For the foregoing reasons I conclude that the "law of the case" doctrine does not prevent this court from determining the impact of the Tatum decision on the continuing vitality of this action.

Plaintiffs also maintain that the holding in Tatum is inapplicable because the allegations of their complaint go beyond the surveillance system which was under attack in that case. A careful review of the opinions in Tatum , as well

[143 NJSuper Page 442]

as the opinion of our own Supreme Court, leads me to the conclusion that this argument is without merit and must fall.
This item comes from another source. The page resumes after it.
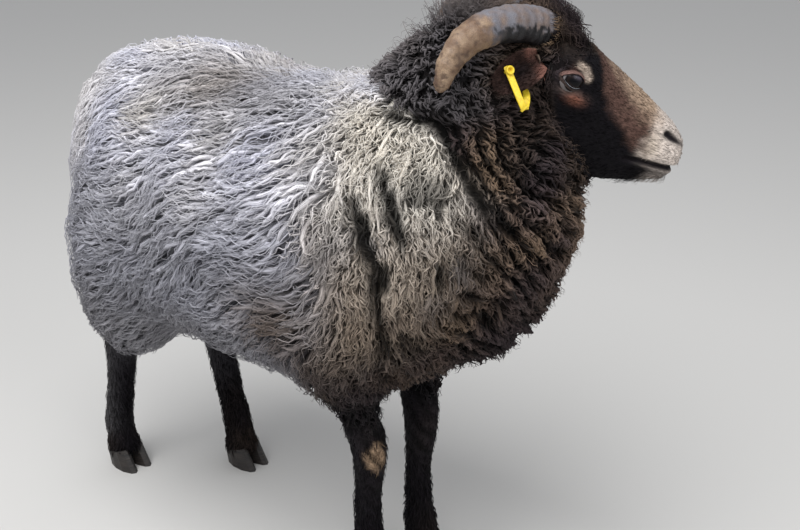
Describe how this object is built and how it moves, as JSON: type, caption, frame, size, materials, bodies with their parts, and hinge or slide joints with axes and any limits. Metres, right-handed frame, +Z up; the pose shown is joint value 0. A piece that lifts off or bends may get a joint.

Plaintiffs further argue that even if their First Amendment claim falls because of Tatum , they may continue to pursue their State Constitution claims. It appears that the plaintiffs have never asserted their claims under the State Constitution. Their failure to present arguments in support of any of these claims constitutes an abandonment of those claims and they will not now be allowed to resurrect these arguments some seven years later.

Furthermore, plaintiffs cite no authority for the contention that the protections of speech under the New Jersey Constitution are different from those established by the First Amendment to the United States Constitution. The cases in New Jersey dealing with the state guarantee of free speech assume that its protections are coterminous with those of the First Amendment. Shelton College v. State Bd. of Ed. , 48 N.J. 501 (1967); Kovacs v. Cooper , 135 N.J.L. 64 (Sup. Ct. 1947), aff'd 135 N.J.L. 584 (E. & A. 1947), aff'd 336 U.S. 77, 69 S. Ct. 448, 93 L. Ed. 513 (1948); Hurwitz v. Boyle , 117 N.J. Super. 196 (App. Div. 1971). Accordingly, the New Jersey Constitution provides no grounds for avoiding the decision of the Supreme Court of the United States in Tantum.

For the reasons expressed herein, the complaint in this matter is dismissed as to all parties with prejudice for mootness and, alternatively, for the failure to state a cause of action.

It is unnecessary for me to address myself to the discovery motion of the plaintiffs. It being no longer viable, it is also dismissed.